▶ [Request]
Write out every line of the material exactly as it appears.

─── Provided data

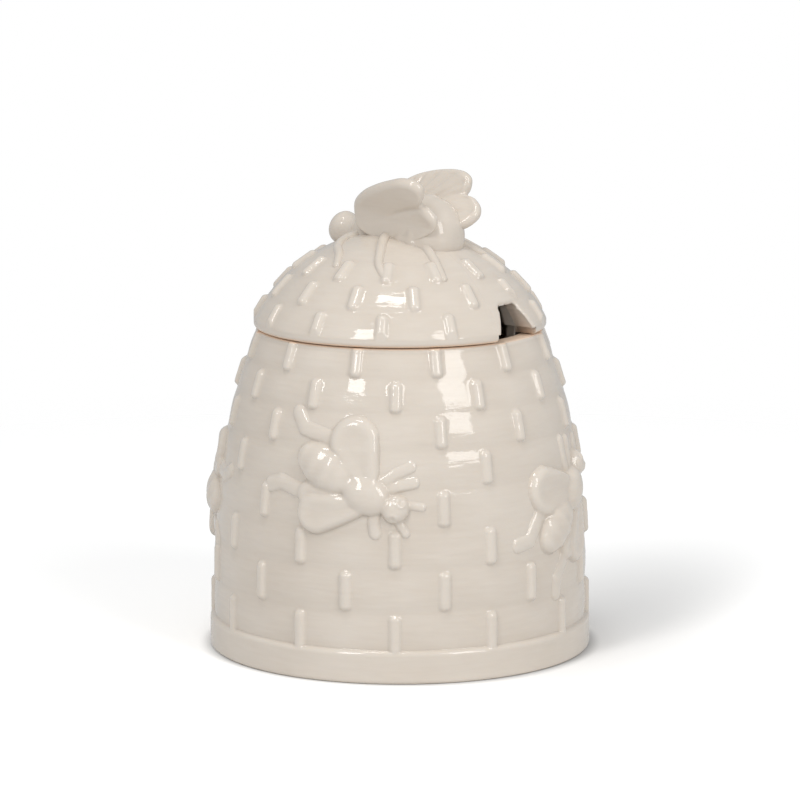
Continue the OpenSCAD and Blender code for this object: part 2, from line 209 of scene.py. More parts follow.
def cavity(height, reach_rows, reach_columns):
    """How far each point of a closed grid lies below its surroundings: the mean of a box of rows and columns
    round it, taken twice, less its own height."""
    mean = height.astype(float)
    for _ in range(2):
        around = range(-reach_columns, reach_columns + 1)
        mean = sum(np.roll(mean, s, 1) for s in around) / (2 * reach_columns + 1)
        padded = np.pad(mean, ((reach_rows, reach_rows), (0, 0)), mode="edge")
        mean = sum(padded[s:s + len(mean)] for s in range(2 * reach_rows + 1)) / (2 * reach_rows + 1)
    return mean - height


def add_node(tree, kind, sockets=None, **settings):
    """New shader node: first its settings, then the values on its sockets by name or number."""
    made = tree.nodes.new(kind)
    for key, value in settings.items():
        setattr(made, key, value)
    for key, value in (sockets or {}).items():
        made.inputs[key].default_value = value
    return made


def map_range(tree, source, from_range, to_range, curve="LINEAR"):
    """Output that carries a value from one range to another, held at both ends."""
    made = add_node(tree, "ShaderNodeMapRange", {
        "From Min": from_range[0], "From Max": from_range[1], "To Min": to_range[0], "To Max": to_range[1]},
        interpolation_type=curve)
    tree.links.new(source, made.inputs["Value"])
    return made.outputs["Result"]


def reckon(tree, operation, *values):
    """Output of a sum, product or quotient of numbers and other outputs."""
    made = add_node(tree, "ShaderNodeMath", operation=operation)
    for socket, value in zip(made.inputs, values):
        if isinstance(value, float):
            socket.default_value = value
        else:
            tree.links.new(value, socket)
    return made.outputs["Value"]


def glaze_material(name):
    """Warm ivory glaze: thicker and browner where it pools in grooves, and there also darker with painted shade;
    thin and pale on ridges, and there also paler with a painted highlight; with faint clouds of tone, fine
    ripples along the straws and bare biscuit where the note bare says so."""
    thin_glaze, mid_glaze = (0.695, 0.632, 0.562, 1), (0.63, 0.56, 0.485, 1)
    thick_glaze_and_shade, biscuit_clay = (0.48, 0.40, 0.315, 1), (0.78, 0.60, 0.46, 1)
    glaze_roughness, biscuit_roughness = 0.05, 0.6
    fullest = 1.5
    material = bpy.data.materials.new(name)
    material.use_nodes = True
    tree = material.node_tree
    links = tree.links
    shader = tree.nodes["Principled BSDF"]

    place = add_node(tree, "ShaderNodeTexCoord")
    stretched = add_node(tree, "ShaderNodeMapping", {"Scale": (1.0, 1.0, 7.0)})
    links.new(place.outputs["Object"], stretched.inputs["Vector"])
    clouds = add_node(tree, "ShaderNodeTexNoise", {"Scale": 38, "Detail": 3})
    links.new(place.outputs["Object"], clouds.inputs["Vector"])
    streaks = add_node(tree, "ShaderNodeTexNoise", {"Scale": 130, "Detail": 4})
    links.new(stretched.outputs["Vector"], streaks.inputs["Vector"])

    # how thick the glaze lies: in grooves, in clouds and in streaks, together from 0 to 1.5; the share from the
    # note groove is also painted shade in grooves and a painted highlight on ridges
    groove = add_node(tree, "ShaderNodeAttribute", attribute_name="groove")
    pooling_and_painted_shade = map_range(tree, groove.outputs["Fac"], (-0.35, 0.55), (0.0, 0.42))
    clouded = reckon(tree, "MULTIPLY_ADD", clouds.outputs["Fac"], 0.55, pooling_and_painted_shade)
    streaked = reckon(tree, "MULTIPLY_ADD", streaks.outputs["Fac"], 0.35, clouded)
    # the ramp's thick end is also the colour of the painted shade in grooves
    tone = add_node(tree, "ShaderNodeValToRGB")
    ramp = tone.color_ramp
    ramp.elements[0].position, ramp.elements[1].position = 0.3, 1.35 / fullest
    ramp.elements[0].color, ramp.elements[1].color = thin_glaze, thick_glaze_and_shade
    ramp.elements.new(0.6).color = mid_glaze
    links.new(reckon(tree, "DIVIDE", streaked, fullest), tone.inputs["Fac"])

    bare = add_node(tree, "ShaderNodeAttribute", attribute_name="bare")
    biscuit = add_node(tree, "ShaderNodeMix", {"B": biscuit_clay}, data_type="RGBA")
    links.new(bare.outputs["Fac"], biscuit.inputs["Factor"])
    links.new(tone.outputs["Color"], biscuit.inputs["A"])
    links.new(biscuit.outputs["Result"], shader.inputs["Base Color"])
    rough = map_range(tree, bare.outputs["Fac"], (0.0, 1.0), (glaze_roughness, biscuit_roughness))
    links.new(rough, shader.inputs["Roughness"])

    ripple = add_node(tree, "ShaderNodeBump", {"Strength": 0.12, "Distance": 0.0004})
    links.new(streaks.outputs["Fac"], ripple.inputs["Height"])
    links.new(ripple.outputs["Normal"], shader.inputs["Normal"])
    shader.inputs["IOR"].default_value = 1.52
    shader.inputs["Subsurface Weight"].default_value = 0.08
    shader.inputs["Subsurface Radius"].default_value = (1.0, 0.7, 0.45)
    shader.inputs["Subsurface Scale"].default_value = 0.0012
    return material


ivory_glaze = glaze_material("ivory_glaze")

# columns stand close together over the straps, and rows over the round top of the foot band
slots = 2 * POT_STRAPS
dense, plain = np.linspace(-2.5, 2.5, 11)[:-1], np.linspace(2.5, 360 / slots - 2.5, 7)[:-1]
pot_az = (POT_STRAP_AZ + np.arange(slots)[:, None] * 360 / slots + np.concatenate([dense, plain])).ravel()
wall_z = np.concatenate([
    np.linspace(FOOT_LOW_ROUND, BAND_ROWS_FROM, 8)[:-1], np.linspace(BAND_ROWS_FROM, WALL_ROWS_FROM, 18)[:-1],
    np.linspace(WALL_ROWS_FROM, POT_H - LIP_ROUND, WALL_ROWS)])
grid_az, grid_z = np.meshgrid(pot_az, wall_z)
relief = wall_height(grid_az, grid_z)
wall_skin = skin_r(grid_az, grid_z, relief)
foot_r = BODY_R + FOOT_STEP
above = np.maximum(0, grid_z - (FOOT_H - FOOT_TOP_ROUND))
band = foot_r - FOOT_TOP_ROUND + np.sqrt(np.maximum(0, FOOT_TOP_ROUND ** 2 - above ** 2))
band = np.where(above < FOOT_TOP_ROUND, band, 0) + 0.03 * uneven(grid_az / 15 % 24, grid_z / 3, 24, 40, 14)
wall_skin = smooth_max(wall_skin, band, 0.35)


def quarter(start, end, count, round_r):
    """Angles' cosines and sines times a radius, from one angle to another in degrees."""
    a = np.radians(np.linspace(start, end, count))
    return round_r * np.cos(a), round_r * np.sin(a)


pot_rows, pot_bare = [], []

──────

▶ [Result of the task]
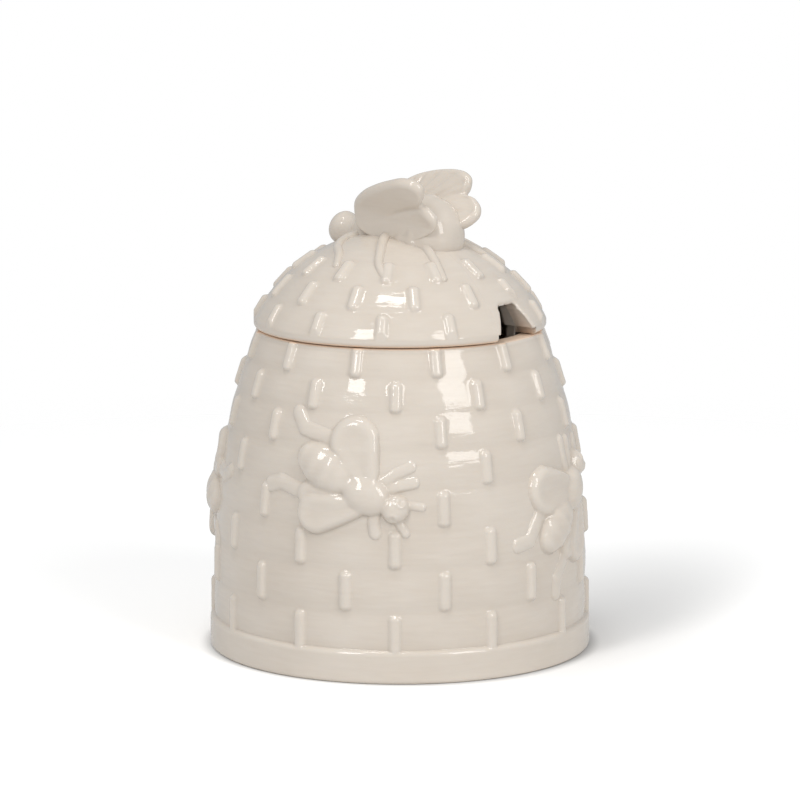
Continue the OpenSCAD and Blender code for this object: part 2, from line 209 of scene.py. More parts follow.
def cavity(height, reach_rows, reach_columns):
    """How far each point of a closed grid lies below its surroundings: the mean of a box of rows and columns
    round it, taken twice, less its own height."""
    mean = height.astype(float)
    for _ in range(2):
        around = range(-reach_columns, reach_columns + 1)
        mean = sum(np.roll(mean, s, 1) for s in around) / (2 * reach_columns + 1)
        padded = np.pad(mean, ((reach_rows, reach_rows), (0, 0)), mode="edge")
        mean = sum(padded[s:s + len(mean)] for s in range(2 * reach_rows + 1)) / (2 * reach_rows + 1)
    return mean - height


def add_node(tree, kind, sockets=None, **settings):
    """New shader node: first its settings, then the values on its sockets by name or number."""
    made = tree.nodes.new(kind)
    for key, value in settings.items():
        setattr(made, key, value)
    for key, value in (sockets or {}).items():
        made.inputs[key].default_value = value
    return made


def map_range(tree, source, from_range, to_range, curve="LINEAR"):
    """Output that carries a value from one range to another, held at both ends."""
    made = add_node(tree, "ShaderNodeMapRange", {
        "From Min": from_range[0], "From Max": from_range[1], "To Min": to_range[0], "To Max": to_range[1]},
        interpolation_type=curve)
    tree.links.new(source, made.inputs["Value"])
    return made.outputs["Result"]


def reckon(tree, operation, *values):
    """Output of a sum, product or quotient of numbers and other outputs."""
    made = add_node(tree, "ShaderNodeMath", operation=operation)
    for socket, value in zip(made.inputs, values):
        if isinstance(value, float):
            socket.default_value = value
        else:
            tree.links.new(value, socket)
    return made.outputs["Value"]


def glaze_material(name):
    """Warm ivory glaze: thicker and browner where it pools in grooves, and there also darker with painted shade;
    thin and pale on ridges, and there also paler with a painted highlight; with faint clouds of tone, fine
    ripples along the straws and bare biscuit where the note bare says so."""
    thin_glaze, mid_glaze = (0.695, 0.632, 0.562, 1), (0.63, 0.56, 0.485, 1)
    thick_glaze_and_shade, biscuit_clay = (0.48, 0.40, 0.315, 1), (0.78, 0.60, 0.46, 1)
    glaze_roughness, biscuit_roughness = 0.05, 0.6
    fullest = 1.5
    material = bpy.data.materials.new(name)
    material.use_nodes = True
    tree = material.node_tree
    links = tree.links
    shader = tree.nodes["Principled BSDF"]

    place = add_node(tree, "ShaderNodeTexCoord")
    stretched = add_node(tree, "ShaderNodeMapping", {"Scale": (1.0, 1.0, 7.0)})
    links.new(place.outputs["Object"], stretched.inputs["Vector"])
    clouds = add_node(tree, "ShaderNodeTexNoise", {"Scale": 38, "Detail": 3})
    links.new(place.outputs["Object"], clouds.inputs["Vector"])
    streaks = add_node(tree, "ShaderNodeTexNoise", {"Scale": 130, "Detail": 4})
    links.new(stretched.outputs["Vector"], streaks.inputs["Vector"])

    # how thick the glaze lies: in grooves, in clouds and in streaks, together from 0 to 1.5; the share from the
    # note groove is also painted shade in grooves and a painted highlight on ridges
    groove = add_node(tree, "ShaderNodeAttribute", attribute_name="groove")
    pooling_and_painted_shade = map_range(tree, groove.outputs["Fac"], (-0.35, 0.55), (0.0, 0.42))
    clouded = reckon(tree, "MULTIPLY_ADD", clouds.outputs["Fac"], 0.55, pooling_and_painted_shade)
    streaked = reckon(tree, "MULTIPLY_ADD", streaks.outputs["Fac"], 0.35, clouded)
    # the ramp's thick end is also the colour of the painted shade in grooves
    tone = add_node(tree, "ShaderNodeValToRGB")
    ramp = tone.color_ramp
    ramp.elements[0].position, ramp.elements[1].position = 0.3, 1.35 / fullest
    ramp.elements[0].color, ramp.elements[1].color = thin_glaze, thick_glaze_and_shade
    ramp.elements.new(0.6).color = mid_glaze
    links.new(reckon(tree, "DIVIDE", streaked, fullest), tone.inputs["Fac"])

    bare = add_node(tree, "ShaderNodeAttribute", attribute_name="bare")
    biscuit = add_node(tree, "ShaderNodeMix", {"B": biscuit_clay}, data_type="RGBA")
    links.new(bare.outputs["Fac"], biscuit.inputs["Factor"])
    links.new(tone.outputs["Color"], biscuit.inputs["A"])
    links.new(biscuit.outputs["Result"], shader.inputs["Base Color"])
    rough = map_range(tree, bare.outputs["Fac"], (0.0, 1.0), (glaze_roughness, biscuit_roughness))
    links.new(rough, shader.inputs["Roughness"])

    ripple = add_node(tree, "ShaderNodeBump", {"Strength": 0.12, "Distance": 0.0004})
    links.new(streaks.outputs["Fac"], ripple.inputs["Height"])
    links.new(ripple.outputs["Normal"], shader.inputs["Normal"])
    shader.inputs["IOR"].default_value = 1.52
    shader.inputs["Subsurface Weight"].default_value = 0.08
    shader.inputs["Subsurface Radius"].default_value = (1.0, 0.7, 0.45)
    shader.inputs["Subsurface Scale"].default_value = 0.0012
    return material


ivory_glaze = glaze_material("ivory_glaze")

# columns stand close together over the straps, and rows over the round top of the foot band
slots = 2 * POT_STRAPS
dense, plain = np.linspace(-2.5, 2.5, 11)[:-1], np.linspace(2.5, 360 / slots - 2.5, 7)[:-1]
pot_az = (POT_STRAP_AZ + np.arange(slots)[:, None] * 360 / slots + np.concatenate([dense, plain])).ravel()
wall_z = np.concatenate([
    np.linspace(FOOT_LOW_ROUND, BAND_ROWS_FROM, 8)[:-1], np.linspace(BAND_ROWS_FROM, WALL_ROWS_FROM, 18)[:-1],
    np.linspace(WALL_ROWS_FROM, POT_H - LIP_ROUND, WALL_ROWS)])
grid_az, grid_z = np.meshgrid(pot_az, wall_z)
relief = wall_height(grid_az, grid_z)
wall_skin = skin_r(grid_az, grid_z, relief)
foot_r = BODY_R + FOOT_STEP
above = np.maximum(0, grid_z - (FOOT_H - FOOT_TOP_ROUND))
band = foot_r - FOOT_TOP_ROUND + np.sqrt(np.maximum(0, FOOT_TOP_ROUND ** 2 - above ** 2))
band = np.where(above < FOOT_TOP_ROUND, band, 0) + 0.03 * uneven(grid_az / 15 % 24, grid_z / 3, 24, 40, 14)
wall_skin = smooth_max(wall_skin, band, 0.35)


def quarter(start, end, count, round_r):
    """Angles' cosines and sines times a radius, from one angle to another in degrees."""
    a = np.radians(np.linspace(start, end, count))
    return round_r * np.cos(a), round_r * np.sin(a)


pot_rows, pot_bare = [], []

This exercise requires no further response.